---- Data extract

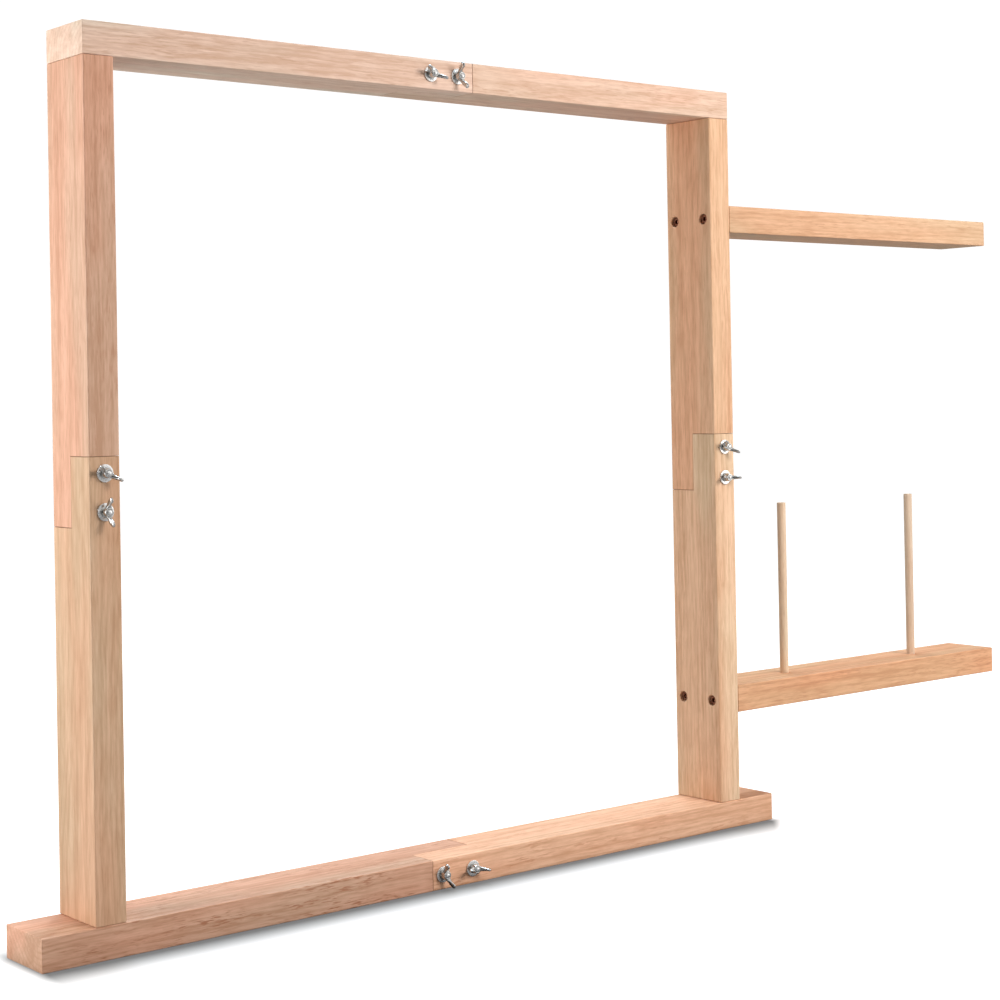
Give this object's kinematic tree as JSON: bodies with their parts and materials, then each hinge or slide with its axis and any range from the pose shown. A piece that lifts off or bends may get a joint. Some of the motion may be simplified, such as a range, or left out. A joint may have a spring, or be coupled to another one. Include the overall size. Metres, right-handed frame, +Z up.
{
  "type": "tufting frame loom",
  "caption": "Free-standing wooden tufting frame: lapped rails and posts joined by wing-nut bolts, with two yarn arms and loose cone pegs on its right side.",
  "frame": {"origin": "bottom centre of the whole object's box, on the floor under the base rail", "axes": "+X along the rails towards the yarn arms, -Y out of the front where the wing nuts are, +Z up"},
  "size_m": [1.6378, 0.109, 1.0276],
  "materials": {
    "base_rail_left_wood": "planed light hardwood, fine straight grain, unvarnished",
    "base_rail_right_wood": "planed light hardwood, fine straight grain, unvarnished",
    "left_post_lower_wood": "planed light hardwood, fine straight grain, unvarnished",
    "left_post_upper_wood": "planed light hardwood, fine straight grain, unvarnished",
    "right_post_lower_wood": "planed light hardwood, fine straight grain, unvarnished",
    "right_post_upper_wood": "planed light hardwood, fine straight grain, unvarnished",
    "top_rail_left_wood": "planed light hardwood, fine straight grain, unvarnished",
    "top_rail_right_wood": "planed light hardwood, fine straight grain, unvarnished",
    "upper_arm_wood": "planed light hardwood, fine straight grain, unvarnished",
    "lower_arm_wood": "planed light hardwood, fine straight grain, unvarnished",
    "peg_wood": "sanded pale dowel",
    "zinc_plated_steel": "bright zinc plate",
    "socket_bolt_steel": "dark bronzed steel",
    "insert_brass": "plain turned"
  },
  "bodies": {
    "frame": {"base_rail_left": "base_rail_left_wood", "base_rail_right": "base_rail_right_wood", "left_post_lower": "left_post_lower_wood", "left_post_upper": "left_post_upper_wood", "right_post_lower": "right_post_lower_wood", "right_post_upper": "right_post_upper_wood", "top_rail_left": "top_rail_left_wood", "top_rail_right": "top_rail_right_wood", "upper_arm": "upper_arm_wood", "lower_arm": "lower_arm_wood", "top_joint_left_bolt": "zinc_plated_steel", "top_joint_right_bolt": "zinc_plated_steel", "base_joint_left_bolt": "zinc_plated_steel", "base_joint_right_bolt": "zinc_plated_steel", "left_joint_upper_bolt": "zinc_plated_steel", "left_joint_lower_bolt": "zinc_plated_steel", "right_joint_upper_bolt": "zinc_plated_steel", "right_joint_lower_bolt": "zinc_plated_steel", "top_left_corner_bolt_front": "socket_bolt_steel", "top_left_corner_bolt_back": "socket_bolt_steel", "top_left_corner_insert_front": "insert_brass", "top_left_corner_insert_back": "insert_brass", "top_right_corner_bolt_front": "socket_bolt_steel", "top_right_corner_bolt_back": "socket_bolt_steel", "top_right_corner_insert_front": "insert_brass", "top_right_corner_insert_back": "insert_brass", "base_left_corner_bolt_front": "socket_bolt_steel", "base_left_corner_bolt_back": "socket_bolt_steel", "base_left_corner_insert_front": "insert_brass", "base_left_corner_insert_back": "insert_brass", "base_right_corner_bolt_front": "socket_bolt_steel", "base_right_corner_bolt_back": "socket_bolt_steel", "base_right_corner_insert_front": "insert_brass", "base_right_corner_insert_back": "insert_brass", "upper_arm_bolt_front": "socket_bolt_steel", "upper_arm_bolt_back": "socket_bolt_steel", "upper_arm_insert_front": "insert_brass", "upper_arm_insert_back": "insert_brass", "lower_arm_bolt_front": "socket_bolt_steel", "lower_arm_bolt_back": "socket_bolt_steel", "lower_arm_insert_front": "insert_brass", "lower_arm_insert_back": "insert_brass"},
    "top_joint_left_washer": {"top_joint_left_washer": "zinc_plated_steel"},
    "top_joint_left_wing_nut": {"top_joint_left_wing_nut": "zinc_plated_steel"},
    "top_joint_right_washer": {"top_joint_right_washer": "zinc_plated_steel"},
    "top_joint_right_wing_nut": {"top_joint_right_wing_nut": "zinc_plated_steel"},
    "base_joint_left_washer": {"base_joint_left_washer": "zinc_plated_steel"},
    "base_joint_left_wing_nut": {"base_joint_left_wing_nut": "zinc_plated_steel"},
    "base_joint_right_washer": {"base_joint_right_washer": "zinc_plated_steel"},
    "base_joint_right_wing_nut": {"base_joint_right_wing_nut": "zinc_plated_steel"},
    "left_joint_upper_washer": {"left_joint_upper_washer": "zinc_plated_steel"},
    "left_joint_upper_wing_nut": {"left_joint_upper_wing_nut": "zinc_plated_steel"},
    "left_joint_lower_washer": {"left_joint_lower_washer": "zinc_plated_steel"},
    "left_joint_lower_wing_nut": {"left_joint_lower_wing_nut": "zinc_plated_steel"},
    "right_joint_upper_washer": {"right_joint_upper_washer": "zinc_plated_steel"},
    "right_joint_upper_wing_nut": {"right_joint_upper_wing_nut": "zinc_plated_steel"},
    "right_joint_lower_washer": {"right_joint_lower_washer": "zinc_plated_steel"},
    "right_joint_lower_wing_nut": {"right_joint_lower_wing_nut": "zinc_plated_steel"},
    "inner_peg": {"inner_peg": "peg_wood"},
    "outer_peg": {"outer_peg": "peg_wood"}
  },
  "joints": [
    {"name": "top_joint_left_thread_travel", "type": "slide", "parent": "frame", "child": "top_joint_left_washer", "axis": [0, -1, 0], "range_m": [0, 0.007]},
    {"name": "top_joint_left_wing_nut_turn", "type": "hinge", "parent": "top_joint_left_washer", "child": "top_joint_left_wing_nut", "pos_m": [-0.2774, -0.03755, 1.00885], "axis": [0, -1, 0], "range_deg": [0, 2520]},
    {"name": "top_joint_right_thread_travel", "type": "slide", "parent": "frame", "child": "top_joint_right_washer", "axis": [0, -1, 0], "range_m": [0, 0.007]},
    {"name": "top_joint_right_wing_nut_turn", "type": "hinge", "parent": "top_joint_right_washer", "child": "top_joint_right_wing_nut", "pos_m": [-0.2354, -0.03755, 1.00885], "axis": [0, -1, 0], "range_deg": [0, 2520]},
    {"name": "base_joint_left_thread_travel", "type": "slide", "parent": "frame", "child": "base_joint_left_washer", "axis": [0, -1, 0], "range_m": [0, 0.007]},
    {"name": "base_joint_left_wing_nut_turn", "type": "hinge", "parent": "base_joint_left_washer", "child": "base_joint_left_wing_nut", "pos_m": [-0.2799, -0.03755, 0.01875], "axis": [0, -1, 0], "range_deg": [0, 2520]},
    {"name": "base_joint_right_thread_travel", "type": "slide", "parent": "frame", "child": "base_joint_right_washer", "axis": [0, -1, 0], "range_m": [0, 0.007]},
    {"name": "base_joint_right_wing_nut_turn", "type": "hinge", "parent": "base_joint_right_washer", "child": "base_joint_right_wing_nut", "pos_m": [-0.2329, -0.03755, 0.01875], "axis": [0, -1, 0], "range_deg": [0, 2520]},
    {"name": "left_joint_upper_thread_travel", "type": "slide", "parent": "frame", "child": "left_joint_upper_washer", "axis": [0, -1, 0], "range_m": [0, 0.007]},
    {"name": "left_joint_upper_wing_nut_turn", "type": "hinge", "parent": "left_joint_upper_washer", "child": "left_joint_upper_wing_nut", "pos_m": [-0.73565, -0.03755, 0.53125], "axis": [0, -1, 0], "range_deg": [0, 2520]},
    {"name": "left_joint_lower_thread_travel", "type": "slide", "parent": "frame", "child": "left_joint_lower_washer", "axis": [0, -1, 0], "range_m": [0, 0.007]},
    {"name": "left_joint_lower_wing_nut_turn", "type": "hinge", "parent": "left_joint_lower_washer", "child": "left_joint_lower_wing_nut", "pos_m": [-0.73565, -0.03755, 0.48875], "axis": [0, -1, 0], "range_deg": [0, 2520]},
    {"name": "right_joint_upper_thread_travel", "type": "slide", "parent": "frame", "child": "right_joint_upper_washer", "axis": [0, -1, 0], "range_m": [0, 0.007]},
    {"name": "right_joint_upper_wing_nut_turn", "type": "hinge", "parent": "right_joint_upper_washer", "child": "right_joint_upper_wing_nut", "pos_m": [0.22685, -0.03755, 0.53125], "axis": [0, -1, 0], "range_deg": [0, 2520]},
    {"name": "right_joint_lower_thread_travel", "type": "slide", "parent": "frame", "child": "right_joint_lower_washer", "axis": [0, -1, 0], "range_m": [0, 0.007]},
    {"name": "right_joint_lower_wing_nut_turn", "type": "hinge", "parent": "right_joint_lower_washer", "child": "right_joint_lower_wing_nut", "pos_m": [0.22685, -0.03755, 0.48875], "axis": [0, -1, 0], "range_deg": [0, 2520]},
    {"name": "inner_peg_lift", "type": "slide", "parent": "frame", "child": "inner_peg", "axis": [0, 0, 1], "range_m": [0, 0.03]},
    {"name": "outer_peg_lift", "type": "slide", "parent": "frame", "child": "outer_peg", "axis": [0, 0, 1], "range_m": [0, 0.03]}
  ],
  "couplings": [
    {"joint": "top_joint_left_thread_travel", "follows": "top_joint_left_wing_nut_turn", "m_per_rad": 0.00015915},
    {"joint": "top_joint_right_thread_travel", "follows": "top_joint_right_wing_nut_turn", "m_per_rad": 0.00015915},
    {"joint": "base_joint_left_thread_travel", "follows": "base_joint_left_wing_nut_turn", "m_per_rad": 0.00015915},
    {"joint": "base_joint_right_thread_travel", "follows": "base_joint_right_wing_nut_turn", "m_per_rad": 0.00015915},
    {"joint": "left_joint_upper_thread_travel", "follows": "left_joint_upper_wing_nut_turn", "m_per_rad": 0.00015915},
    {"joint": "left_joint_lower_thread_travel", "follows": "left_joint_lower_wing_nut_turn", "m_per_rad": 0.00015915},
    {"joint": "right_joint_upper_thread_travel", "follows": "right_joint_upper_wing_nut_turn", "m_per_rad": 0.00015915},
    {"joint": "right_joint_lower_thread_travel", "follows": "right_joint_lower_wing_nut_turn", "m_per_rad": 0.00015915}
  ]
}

--------

The request: Using the listing above, return all lines where the word "bodies" occurs.

Task result:
Give this object's kinematic tree as JSON: bodies with their parts and materials, then each hinge or slide with its axis and any range from the pose shown. A piece that lifts off or bends may get a joint. Some of the motion may be simplified, such as a range, or left out. A joint may have a spring, or be coupled to another one. Include the overall size. Metres, right-handed frame, +Z up.
  "bodies": {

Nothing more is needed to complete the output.